Esa vida, así consagrada al Señor, constituye el honor más sublime a que el creyente puede aspirar. ¿Qué mayor honra que estar al servicio del Rey de reyes? Aguda visión espiritual han demostrado los creyentes que, a semejanza de Moisés (Heb. 11:24-27), han rechazado riquezas, gloria, poder para dedicarse a alguna forma de ministerio cristiano, aunque a simple vista parezca una pérdida, una degradación.

La resurrección de Cristo y la esperanza de sus redimidos

También la escatología cristiana tiene como sólido fundamento la resurrección de Jesús. Pedro nos lo recuerda cuando bendice al Dios y Padre de nuestro Señor Jesucristo, que nos hizo renacer para una esperanza viva por la resurrección de Jesucristo de los muertos (1 Pe. 1:3). Y Pablo anima a los creyentes de Colosas con la perspectiva de la manifestación de Cristo al final de los tiempos: «Cuando Cristo, vuestra vida, se manifieste, entonces vosotros también seréis manifestados con él en gloria» (Col. 3:4).
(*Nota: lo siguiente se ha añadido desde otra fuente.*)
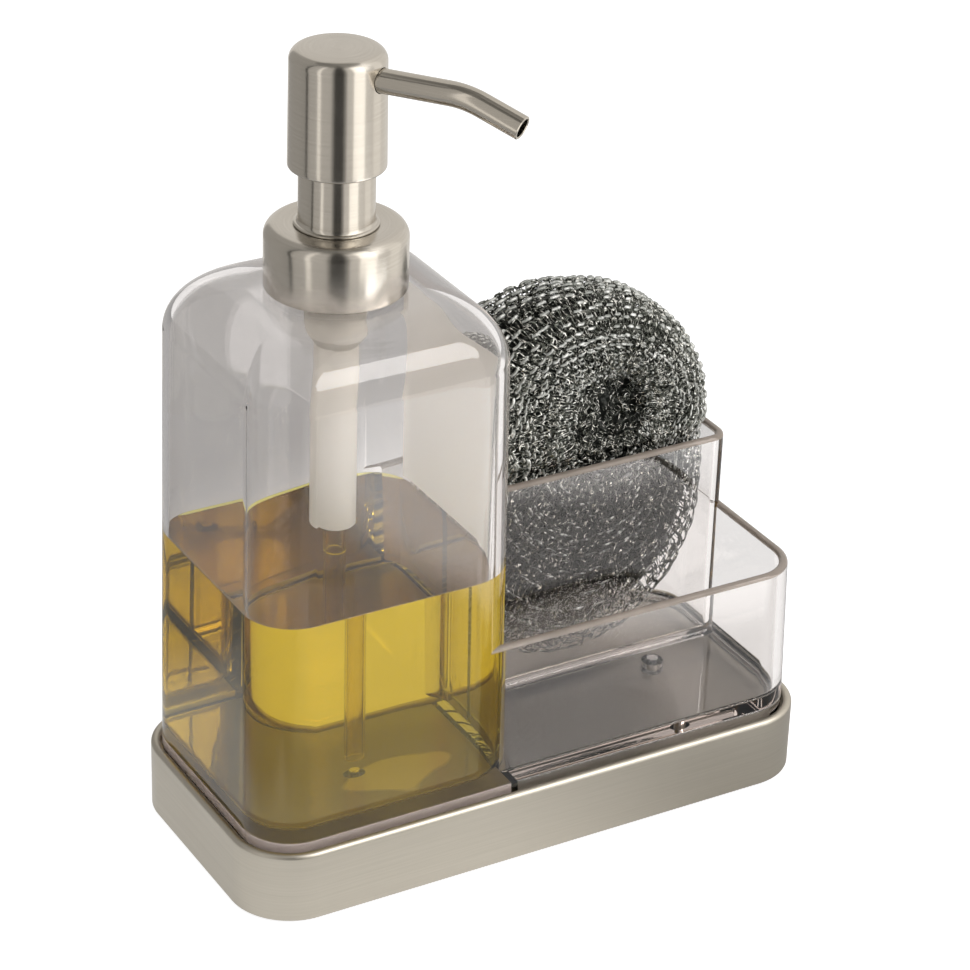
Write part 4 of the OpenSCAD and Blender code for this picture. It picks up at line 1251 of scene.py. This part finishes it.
def makeWorld():
    world = bpy.data.worlds.new("studio")
    bpy.context.scene.world = world
    world.use_nodes = True
    tree = world.node_tree
    do, rays = functools.partial(maths, tree), rayKinds(tree)
    seen = do("ADD", do("ADD", rays["Is Camera Ray"], rays["Is Glossy Ray"]), rays["Is Transmission Ray"])
    diffuse = studio["worldDiffuse"]
    strength = do("MULTIPLY_ADD", do("MINIMUM", seen, 1.0), 1 - diffuse, diffuse)
    # what stands inside the plastic gets back the light that the walls keep
    soft = do("GREATER_THAN", rays["Diffuse Depth"], 0.5)
    strength = do("MULTIPLY_ADD", do("MULTIPLY", soft, rays["Is Transmission Ray"]), studio["insideGain"], strength)
    # a long way through walls ends on a dimmer part of the room
    deep = do("GREATER_THAN", rays["Transmission Depth"], studio["deepAfter"])
    deep = do("MULTIPLY", deep, do("SUBTRACT", 1.0, soft))
    strength = do("MULTIPLY_ADD", deep, -studio["deepLoss"], strength)
    feed(tree, tree.nodes["Background"], {"Color": (1, 1, 1, 1), "Strength": strength})


def makeLamp(name, place, size, power):
    data = bpy.data.lights.new(name, "AREA")
    data.shape, data.size, data.energy = "DISK", size, power
    lamp = newObject(name, data)
    aim = Vector(studio["aim"]) - Vector(place)
    lamp.matrix_world = Matrix.Translation(place) @ aim.to_track_quat("-Z", "Y").to_matrix().to_4x4()
    lamp.visible_camera = False
    # a dimmer image of the lamp after a long way through soap and walls
    data.use_nodes = True
    tree = data.node_tree
    shallow = maths(tree, "LESS_THAN", rayKinds(tree)["Transmission Depth"], studio["lampAfter"])
    strength = maths(tree, "MULTIPLY_ADD", shallow, 1 - studio["lampDeep"], studio["lampDeep"])
    feed(tree, next(node for node in tree.nodes if node.type == "EMISSION"), {"Strength": strength})


def toneMaterial(name):
    material, tree, shader = newMaterial(name)
    tree.nodes.remove(shader)
    tone = get(tree, "ShaderNodeAttribute", output="Color", attribute_name="tone")
    through = maths(tree, "GREATER_THAN", rayKinds(tree)["Transmission Depth"], 0.5)
    glow = get(tree, "ShaderNodeEmission", {"Color": blend(tree, through, tone, studio["through"])})
    feed(tree, tree.nodes["Material Output"], {"Surface": glow})
    return material


def makeCards():
    s = studio
    r, high = s["cardR"] / mm, s["cardHeight"] / mm
    points, faces, tones = [], [], []
    for start, end, tone, low in cards:
        lid = s["lidTone"] + s["lidTone"] * tone          # tone of the ceiling above the card
        stops = turns(start, end, max(2, round((end - start) / s["cardStep"])))
        for a, b in zip(stops, stops[1:]):
            k = len(points)
            points += [(pumpX + r * math.cos(t), r * math.sin(t), z)
                       for t, z in ((a, low), (b, low), (b, high), (a, high))]
            points.append((pumpX, 0, high + s["lidRise"]))
            faces += [(k, k + 1, k + 2, k + 3), (k + 2, k + 3, k + 4)]
            tones += [(*(tone * v for v in s["cardTint"]), 1), (*(lid * v for v in s["lidTint"]), 1)]
    mesh = newMesh("cards", points, faces)
    layer = mesh.color_attributes.new("tone", "FLOAT_COLOR", "CORNER")
    for face, tone in zip(mesh.polygons, tones):
        for k in face.loop_indices:
            layer.data[k].color = tone
    mesh.materials.append(toneMaterial("cardTones"))
    # only mirrored rays see the ring
    ring = newObject("cards", mesh)
    ring.visible_camera = ring.visible_diffuse = ring.visible_transmission = False
    ring.visible_volume_scatter = ring.visible_shadow = False


makeFloor()
makeWorld()
for name, (place, size, power) in lamps.items():
    makeLamp(name, place, size, power)
makeCards()
print("studio made")
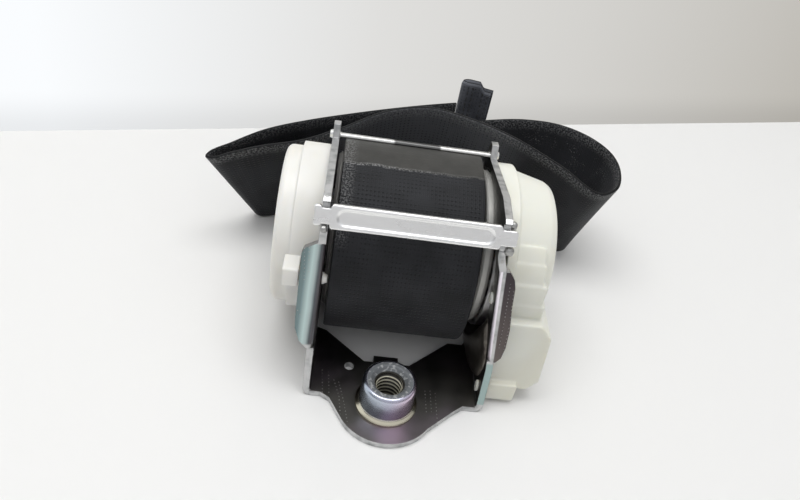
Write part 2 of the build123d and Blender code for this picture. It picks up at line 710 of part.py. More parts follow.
# Stitched end of the belt: doubled over, its two layers standing a little above the belt
end_fold = [(36.0, 131.4), (23.4, 132.4), (23.4, 134.6), (37.4, 134.4)]
with BuildPart() as webbing_end:
    with BuildSketch(Plane.XY.offset(0.8)):
        with BuildLine() as fold:
            FilletPolyline(*end_fold, radius=0.9)
        trace(fold.line, line_width=web_thick)
    extrude(amount=57.4)
    with BuildSketch(Plane(origin=(20, 120, 58.2), x_dir=(1, 0, 0), z_dir=(0, -1, 0))):
        with BuildLine():
            Polyline((-2, 3), (18.0, 3), (18.0, -3.8), (11.0, -2.9), (10.0, -0.4), (-2, 0.2), close=True)
        make_face()
    extrude(amount=-20, mode=Mode.SUBTRACT)
finish(webbing_end, "webbing_end")
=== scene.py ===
import bpy
import bmesh
from math import cos, hypot, pi, radians, sin, sqrt
from mathutils import Matrix, Vector, noise


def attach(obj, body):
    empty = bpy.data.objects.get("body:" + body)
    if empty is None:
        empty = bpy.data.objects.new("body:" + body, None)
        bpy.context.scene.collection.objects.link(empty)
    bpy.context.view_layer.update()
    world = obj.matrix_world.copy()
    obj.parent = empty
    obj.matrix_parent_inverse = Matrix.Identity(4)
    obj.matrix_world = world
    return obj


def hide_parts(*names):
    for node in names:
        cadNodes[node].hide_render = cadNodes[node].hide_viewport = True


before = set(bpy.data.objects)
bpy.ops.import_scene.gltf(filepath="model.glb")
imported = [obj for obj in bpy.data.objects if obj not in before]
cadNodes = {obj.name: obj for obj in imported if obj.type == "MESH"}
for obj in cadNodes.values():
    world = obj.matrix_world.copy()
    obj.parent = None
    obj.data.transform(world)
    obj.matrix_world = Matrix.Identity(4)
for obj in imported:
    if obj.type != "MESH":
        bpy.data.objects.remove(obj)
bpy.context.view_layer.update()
mm = 0.001
scene = bpy.context.scene
scene.view_settings.view_transform = "Standard"
print("packed model loaded,", len(cadNodes), "nodes")


def meshPiece(name, points, faces, smooth=True, uv=None, edges=()):
    # points in mm, uv in metres for each face corner
    mesh = bpy.data.meshes.new(name)
    mesh.from_pydata([(x * mm, y * mm, z * mm) for x, y, z in points], edges, faces)
    mesh.update()
    for face in mesh.polygons:
        face.use_smooth = smooth
    if uv:
        layer = mesh.uv_layers.new(name="belt")
        for corner, place in enumerate(uv):
            layer.data[corner].uv = place
    piece = bpy.data.objects.new(name, mesh)
    scene.collection.objects.link(piece)
    return piece


def outwards(piece):
    work = bmesh.new()
    work.from_mesh(piece.data)
    bmesh.ops.remove_doubles(work, verts=work.verts, dist=0.000004)
    bmesh.ops.recalc_face_normals(work, faces=work.faces)
    work.to_mesh(piece.data)
    work.free()
    return piece


def ringWalls(count, ring):
    # quads between each closed ring of points and the next one
    return [(i * ring + j, i * ring + (j + 1) % ring, (i + 1) * ring + (j + 1) % ring, (i + 1) * ring + j)
            for i in range(count - 1) for j in range(ring)]


def asMesh(piece):
    # the finished surface of a piece with modifiers, as a plain mesh
    view = bpy.context.evaluated_depsgraph_get()
    mesh = bpy.data.meshes.new_from_object(piece.evaluated_get(view))
    piece.modifiers.clear()
    piece.data = mesh
    return piece


def smoothed(piece, smooth=True):
    for face in piece.data.polygons:
        face.use_smooth = smooth
    return piece


def dress(piece, material):
    piece.data.materials.clear()
    piece.data.materials.append(material)
    return piece


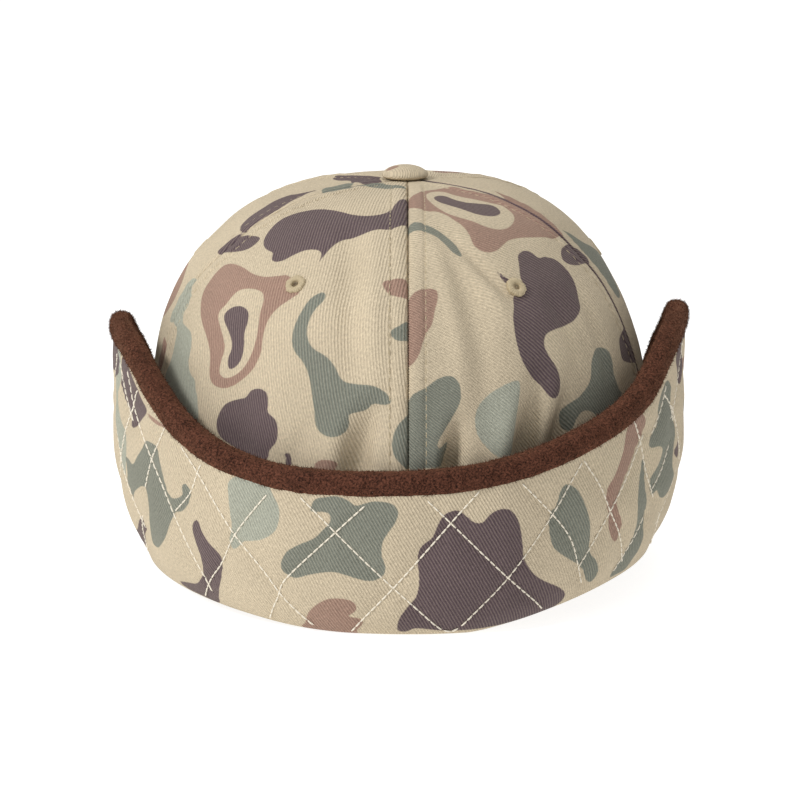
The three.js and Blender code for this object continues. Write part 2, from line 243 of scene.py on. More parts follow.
def nearestOnLine(points, line, closed):
    # distance from each point to the line, and how far along the line it lies
    start = line if closed else line[:-1]
    step = (np.roll(line, -1, axis=0) if closed else line[1:]) - start
    length = np.linalg.norm(step, axis=1)
    run = np.concatenate([[0], np.cumsum(length)[:-1]])
    best = np.full(len(points), 1e9)
    along = np.zeros(len(points))
    for a, s, size, before in zip(start, step, length, run):
        t = np.clip(((points - a) @ s) / max(size * size, 1e-9), 0, 1)
        away = np.linalg.norm(points - a - t[:, None] * s, axis=1)
        nearer = away < best
        best[nearer] = away[nearer]
        along[nearer] = before + t[nearer] * size
    return best, along


def insideLoop(points, loop):
    inside = np.zeros(len(points), bool)
    x, y = points.T
    for (x1, y1), (x2, y2) in zip(loop, np.roll(loop, -1, axis=0)):
        crosses = (y1 > y) != (y2 > y)
        if y1 != y2:
            inside ^= crosses & (x < (x2 - x1) * (y - y1) / (y2 - y1) + x1)
    return inside


def edgeDistance(points, outline):
    loop = smoothCurve(outline)
    value = np.full(len(points), -printReach)
    near = np.all((points > loop.min(0) - printReach) & (points < loop.max(0) + printReach), axis=1)
    if near.any():
        away, _ = nearestOnLine(points[near], loop, True)
        value[near] = np.minimum(np.where(insideLoop(points[near], loop), away, -away), printReach)
    return np.maximum(value, -printReach)


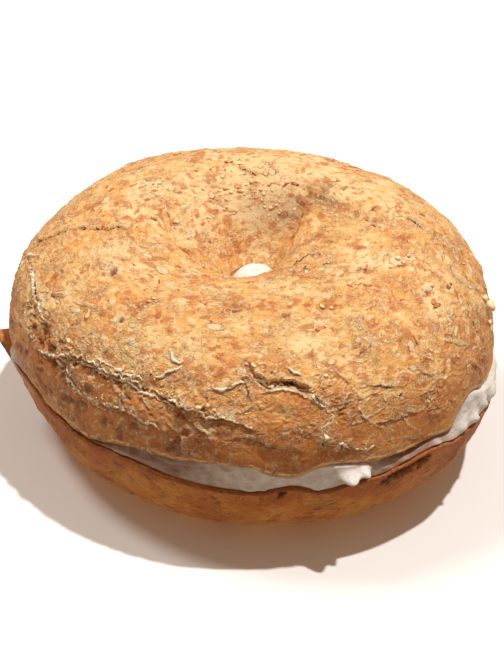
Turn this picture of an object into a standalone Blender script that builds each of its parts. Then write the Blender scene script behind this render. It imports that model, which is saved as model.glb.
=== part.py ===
"""A wholewheat bagel, split level and filled with cream cheese, at its real size.

Three pieces lie on each other: the heel (bottom half), the cream cheese with the plug of it that has
squeezed up the hole, and the crown (top half). The origin is at the middle of the base, +Z is up and
the side that the eye meets first is -Y. Lengths are in metres and angles in degrees.

A point of the crust is named by two angles. The azimuth runs round the bagel from +X. The latitude runs
over the dough: 0 at the girth, 90 on the ridge and 180 at the throat of the hole.
"""

import math

import bmesh
import bpy
from mathutils import Vector, noise

MM = 0.001

# The whole bagel
STRETCH = 0.046  # the plan is this much longer one way, as hand-rolled dough is
STRETCH_AZIMUTH = -42.0
HEIGHT = 47.2 * MM
RIDGE_RADIUS = 30.0 * MM  # the highest circle of the crown
GAP = 0.3 * MM  # between pieces that touch
STEPS = 96  # sections round the bagel, the same for all three so that their faces match

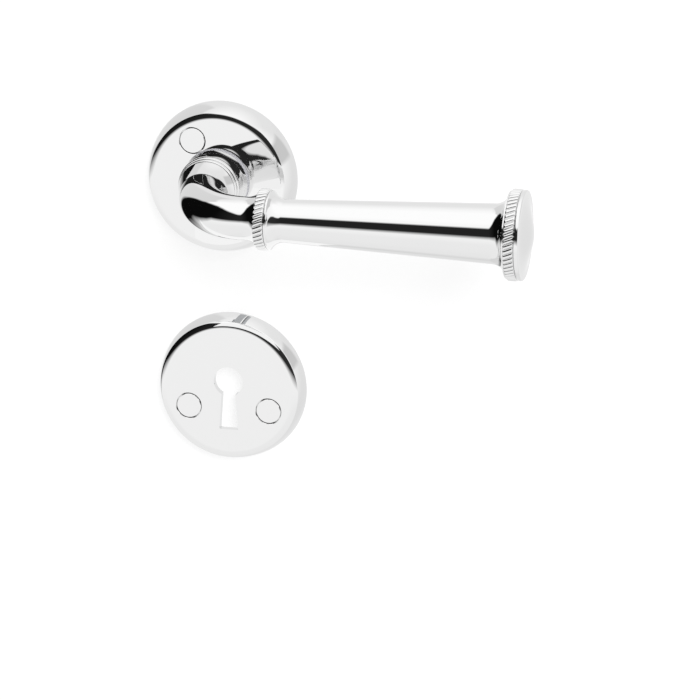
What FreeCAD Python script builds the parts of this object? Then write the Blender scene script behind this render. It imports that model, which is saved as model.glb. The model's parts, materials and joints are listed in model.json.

Esta esperanza infunde gozo inefable y glorioso en el corazón del creyente, gozo que subsiste aun en medio de las más difíciles pruebas (1 Pe. 1:6-8; Ro. 8:37; 2 Co. 4:14-18). El enriquecimiento espiritual que proporciona la esperanza cristiana sería imposible si Cristo no hubiese resucitado. Con gran realismo y vigor ardoroso describe Pablo -como hemos visto- la vacuidad de la fe cristiana si Cristo no hubiese resucitado (1 Co. 15:13-19). «Mas ahora Cristo ha resucitado de los muertos» (1 Co. 15:20). A partir de ese suceso todo cuanto acontece en la vida del creyente, de la Iglesia o del mundo está iluminado con la gloria del poder que triunfa sobre el sepulcro. Nada ni nadie podrá extinguir jamás el esplendor de esa gloria.

Ha sido costumbre hondamente arraigada en la Rusia ortodoxa saludarse el día de Pascua con la afirmación «El Señor ha resucitado», frase a la que las personas saludadas responden: «Verdaderamente ha resucitado». Atinada confesión de fe que debiera brotar no sólo de los labios, sino del corazón de todo cristiano. ¿Brota del mío?